I sighed loudly, went to the kitchen, and chipped some ice from my icebox. I wrapped the ice in a towel and handed it to Yitzhak. He pressed it to his ankle.

"Thank you. I don't suppose a drink is also about to be offered. After all, long time no see, and all."

"Don't push it. It's late, I'm tired, and my patience is wearing thinner by the second. Why are you here?"

He grew serious, his face aging back to its proper form.

"I have a proposal for you, Adam. My joke with the gun wasn't merely for laughs—though it seems to have failed to lighten your humorless black soul—it was also a test.

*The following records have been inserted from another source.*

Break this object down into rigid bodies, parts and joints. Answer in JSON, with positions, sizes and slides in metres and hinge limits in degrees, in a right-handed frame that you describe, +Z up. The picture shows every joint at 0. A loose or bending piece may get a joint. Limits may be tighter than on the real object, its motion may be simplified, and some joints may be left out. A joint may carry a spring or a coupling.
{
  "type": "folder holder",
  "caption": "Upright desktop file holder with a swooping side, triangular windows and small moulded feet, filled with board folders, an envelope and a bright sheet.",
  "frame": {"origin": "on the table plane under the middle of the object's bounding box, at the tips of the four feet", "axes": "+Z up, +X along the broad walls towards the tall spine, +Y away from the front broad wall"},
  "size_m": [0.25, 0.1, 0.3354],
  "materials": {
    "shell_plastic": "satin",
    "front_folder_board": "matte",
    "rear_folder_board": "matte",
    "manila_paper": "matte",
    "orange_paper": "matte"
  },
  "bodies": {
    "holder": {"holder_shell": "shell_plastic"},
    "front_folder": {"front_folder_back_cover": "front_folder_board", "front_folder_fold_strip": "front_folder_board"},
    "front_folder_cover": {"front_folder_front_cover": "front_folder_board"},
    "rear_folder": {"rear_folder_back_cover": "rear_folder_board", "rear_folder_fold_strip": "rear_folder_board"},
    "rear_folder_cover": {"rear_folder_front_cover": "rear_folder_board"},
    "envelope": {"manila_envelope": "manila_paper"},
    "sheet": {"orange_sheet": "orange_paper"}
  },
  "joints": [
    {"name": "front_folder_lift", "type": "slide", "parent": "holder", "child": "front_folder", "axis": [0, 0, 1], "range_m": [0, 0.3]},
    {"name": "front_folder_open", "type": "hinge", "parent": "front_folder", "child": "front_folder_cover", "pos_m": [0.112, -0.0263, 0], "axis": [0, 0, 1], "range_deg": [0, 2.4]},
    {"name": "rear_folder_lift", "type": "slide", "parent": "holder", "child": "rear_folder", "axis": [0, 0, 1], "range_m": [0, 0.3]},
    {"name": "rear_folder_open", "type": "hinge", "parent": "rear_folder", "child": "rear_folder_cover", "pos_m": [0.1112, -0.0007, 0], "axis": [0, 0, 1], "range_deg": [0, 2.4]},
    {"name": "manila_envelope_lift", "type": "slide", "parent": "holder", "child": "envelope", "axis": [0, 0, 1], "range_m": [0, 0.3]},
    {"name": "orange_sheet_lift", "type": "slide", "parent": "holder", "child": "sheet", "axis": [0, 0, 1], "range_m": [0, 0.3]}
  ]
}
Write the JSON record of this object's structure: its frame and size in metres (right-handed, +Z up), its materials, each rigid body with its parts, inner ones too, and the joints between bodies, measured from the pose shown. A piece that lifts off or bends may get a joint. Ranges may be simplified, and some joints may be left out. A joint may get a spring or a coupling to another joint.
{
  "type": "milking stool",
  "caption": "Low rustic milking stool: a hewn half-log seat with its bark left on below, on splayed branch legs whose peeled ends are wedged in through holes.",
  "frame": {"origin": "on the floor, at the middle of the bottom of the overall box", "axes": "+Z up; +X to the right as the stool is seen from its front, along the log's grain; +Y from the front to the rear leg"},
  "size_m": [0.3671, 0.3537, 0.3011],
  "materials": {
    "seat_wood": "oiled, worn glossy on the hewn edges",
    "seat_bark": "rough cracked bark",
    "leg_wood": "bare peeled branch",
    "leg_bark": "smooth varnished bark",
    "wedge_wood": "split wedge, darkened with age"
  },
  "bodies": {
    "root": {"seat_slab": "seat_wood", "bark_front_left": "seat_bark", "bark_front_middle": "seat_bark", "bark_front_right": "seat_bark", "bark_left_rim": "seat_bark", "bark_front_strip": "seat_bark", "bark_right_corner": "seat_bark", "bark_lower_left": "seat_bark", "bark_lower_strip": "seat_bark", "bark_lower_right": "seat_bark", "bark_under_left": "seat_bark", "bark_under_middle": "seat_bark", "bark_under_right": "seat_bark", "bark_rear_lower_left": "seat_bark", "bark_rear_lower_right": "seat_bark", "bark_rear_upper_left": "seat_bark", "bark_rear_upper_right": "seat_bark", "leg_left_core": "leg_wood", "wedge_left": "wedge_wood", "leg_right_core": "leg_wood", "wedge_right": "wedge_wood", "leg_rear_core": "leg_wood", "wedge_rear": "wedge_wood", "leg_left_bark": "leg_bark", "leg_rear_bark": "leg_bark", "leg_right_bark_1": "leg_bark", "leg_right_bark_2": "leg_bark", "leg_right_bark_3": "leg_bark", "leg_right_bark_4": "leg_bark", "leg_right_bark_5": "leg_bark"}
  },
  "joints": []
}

I needed to see whether you're still in shape. I see that you are."

"In shape for what?"

"Another mission. In Germany."

I stared at him and he stared right back. A silent minute stretched to two.

"Where did this come from?" I asked.

"It was always there," he said. "Don't tell me you feel that we've done enough."

I didn't tell him that. We both knew it wasn't true. It could never be enough.

"Yes. But why now?"

"Two things," he said. "One, the War of Independence is over. Israel has won. We have a country of our own. There's no more fighting to be done here. For a time, at least. Two, we have a backer. Someone who is willing to finance the whole operation. Passports, weapons, travel money. As you know, things are a bit more complicated than they used to be."